Simple reference-counting to avoid boost (or other) dependencies. This class is only used in the type-erasure-example below.

class RefCount
{
  RefCount( const RefCount& );
  RefCount& operator= ( const RefCount& );
  int m_refCount;

  public:
    RefCount() : m_refCount(1) {}
    void Increment() { ++m_refCount; }
    int Decrement() { return --m_refCount; }
};

This is the simple type-erasure example/illustration. It was copied and modified in part from the following article. Mainly I have tried to make it as clear and straightforward as possible. http://www.cplusplus.com/articles/oz18T05o/

class Object {
  struct ObjectInterface {
    virtual ~ObjectInterface() {}
    virtual std::string GetSomeText() const = 0;
  };

  template< typename T > struct ObjectModel : ObjectInterface {
    ObjectModel( const T& t ) : m_object( t ) {}
    virtual ~ObjectModel() {}
    virtual std::string GetSomeText() const { return m_object.GetSomeText(); }
    T m_object;
 };

  void DecrementRefCount() {
    if( mp_refCount->Decrement()==0 ) {
      delete mp_refCount; delete mp_objectInterface;
      mp_refCount = NULL; mp_objectInterface = NULL;
    }
  }

  Object& operator= ( const Object& );
  ObjectInterface *mp_objectInterface;
  RefCount *mp_refCount;

  public:
    template< typename T > Object( const T& obj )
      : mp_objectInterface( new ObjectModel<T>( obj ) ), mp_refCount( new RefCount ) {}
    ~Object() { DecrementRefCount(); }

    std::string GetSomeText() const { return mp_objectInterface->GetSomeText(); }

    Object( const Object &obj ) {
      obj.mp_refCount->Increment(); mp_refCount = obj.mp_refCount;
      mp_objectInterface = obj.mp_objectInterface;
    }
};

struct MyObject1 { std::string GetSomeText() const { return "MyObject1"; } };
struct MyObject2 { std::string GetSomeText() const { return "MyObject2"; } };

void UseTypeErasure() {
  typedef std::vector<Object> ObjVect;
  typedef ObjVect::const_iterator ObjVectIter;

  ObjVect objVect;
  objVect.push_back( Object( MyObject1() ) );
  objVect.push_back( Object( MyObject2() ) );

  for( ObjVectIter iter = objVect.begin(); iter != objVect.end(); ++iter )
    std::cout << iter->GetSomeText();
}

As far as I'm concerned, this seems to achieve pretty much the same using polymorphism, or maybe not (?).

struct ObjectInterface {
  virtual ~ObjectInterface() {}
  virtual std::string GetSomeText() const = 0;
};

struct MyObject3 : public ObjectInterface {
  std::string GetSomeText() const { return "MyObject3"; } };

struct MyObject4 : public ObjectInterface {
  std::string GetSomeText() const { return "MyObject4"; } };

void UsePolymorphism() {
  typedef std::vector<ObjectInterface*> ObjVect;
  typedef ObjVect::const_iterator ObjVectIter;

  ObjVect objVect;
  objVect.push_back( new MyObject3 );
  objVect.push_back( new MyObject4 );

  for( ObjVectIter iter = objVect.begin(); iter != objVect.end(); ++iter )
    std::cout << (*iter)->GetSomeText();

  for( ObjVectIter iter = objVect.begin(); iter != objVect.end(); ++iter )
    delete *iter;
}

And finally for testing all of the above together.

int main() {
  UseTypeErasure();
  UsePolymorphism();
  return(0);
}

Solution

  • C++ style virtual method based polymorphism:

    1. You have to use classes to hold your data.
    2. Every class has to be built with your particular kind of polymorphism in mind.
    3. Every class has a common binary-level dependency, which restricts how the compiler creates the instance of each class.
    4. The data you are abstracting must explicitly describe an interface that describes your needs.

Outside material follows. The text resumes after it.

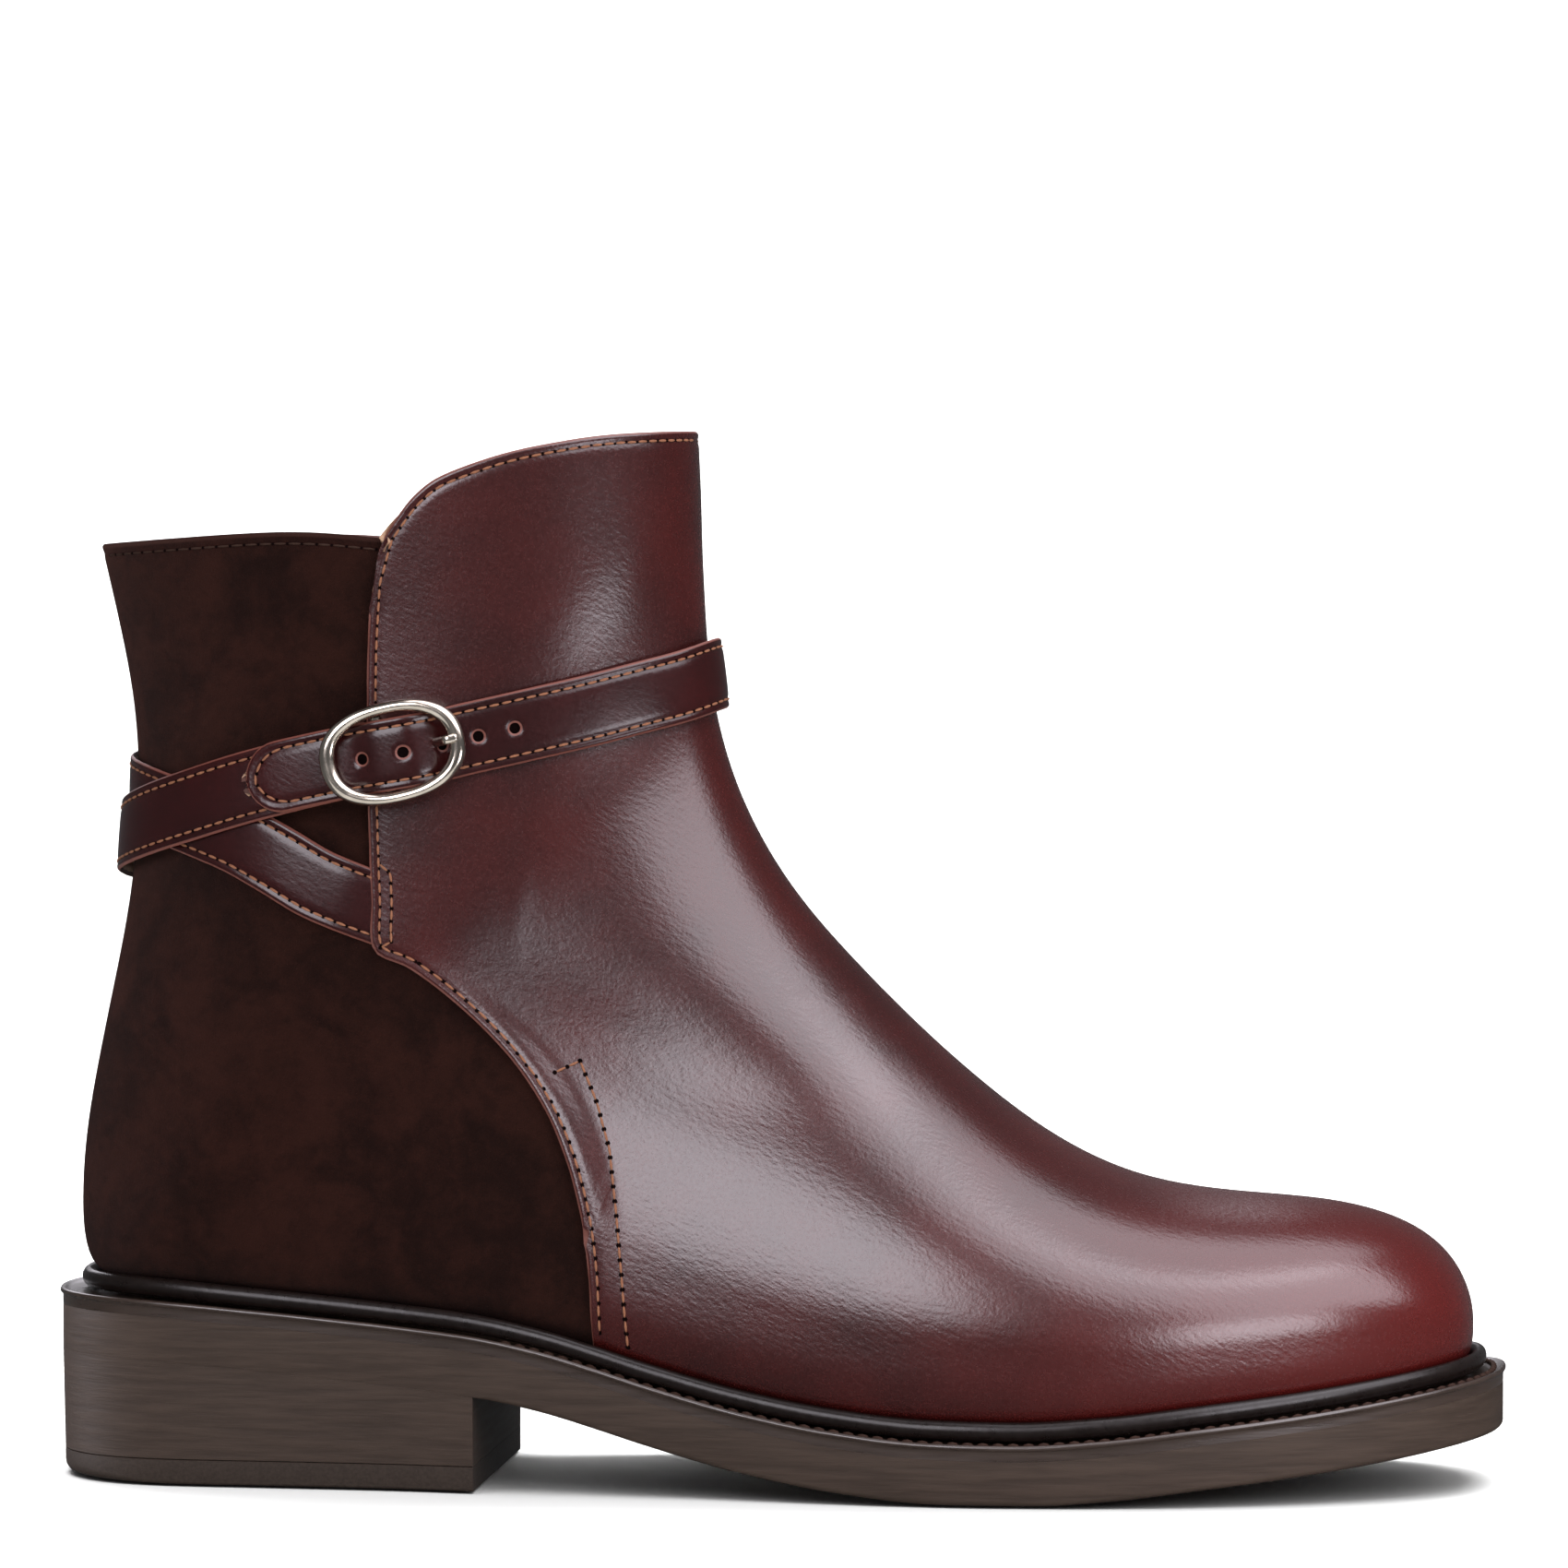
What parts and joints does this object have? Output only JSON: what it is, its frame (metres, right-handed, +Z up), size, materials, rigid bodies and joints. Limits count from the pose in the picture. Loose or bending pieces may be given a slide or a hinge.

    C++ style template based type erasure (with virtual method based polymorphism doing the erasure):

    1. You have to use template to talk about your data.
    2. Each chunk of data you are working on may be completely unrelated to other options.
    3. The type erasure work is done within public header files, which bloats compile time.
    4. Each type erased has its own template instantiated, which can bloat binary size.
    5. The data you are abstracting need not be written as being directly dependent on your needs.

    Now, which is better? Well, that depends if the above things are good or bad in your particular situation.

    As an explicit example, std::function<...> uses type erasure which allows it to take function pointers, function references, output of a whole pile of template-based functions that generate types at compile time, myraids of functors which have an operator(), and lambdas. All of these types are unrelated to one another. And because they aren't tied to having a virtual operator(), when they are used outside of the std::function context the abstraction they represent can be compiled away. You couldn't do this without type erasure, and you probably wouldn't want to.

    On the other hand, just because a class has a method called DoFoo, doesn't mean that they all do the same thing. With polymorphism, it isn't just any DoFoo you are calling, but the DoFoo from a particular interface.

    As for your sample code... your GetSomeText should be virtual ... override in the polymorphism case.

    There is no need to reference count just because you are using type erasure. There is no need not to use reference counting just because you are using polymorphsm.

    Your Object could wrap T*s like how you stored vectors of raw pointers in the other case, with manual destruction of their contents (equivalent to having to call delete). Your Object could wrap a std::shared_ptr<T>, and in the other case you could have vector of std::shared_ptr<T>. Your Object could contain a std::unique_ptr<T>, equivalent to having a vector of std::unique_ptr<T> in the other case. Your Object's ObjectModel could extract copy constructors and assignment operators from the T and expose them to Object, allowing full-on value semantics for your Object, which corresponds to the a vector of T in your polymorphism case.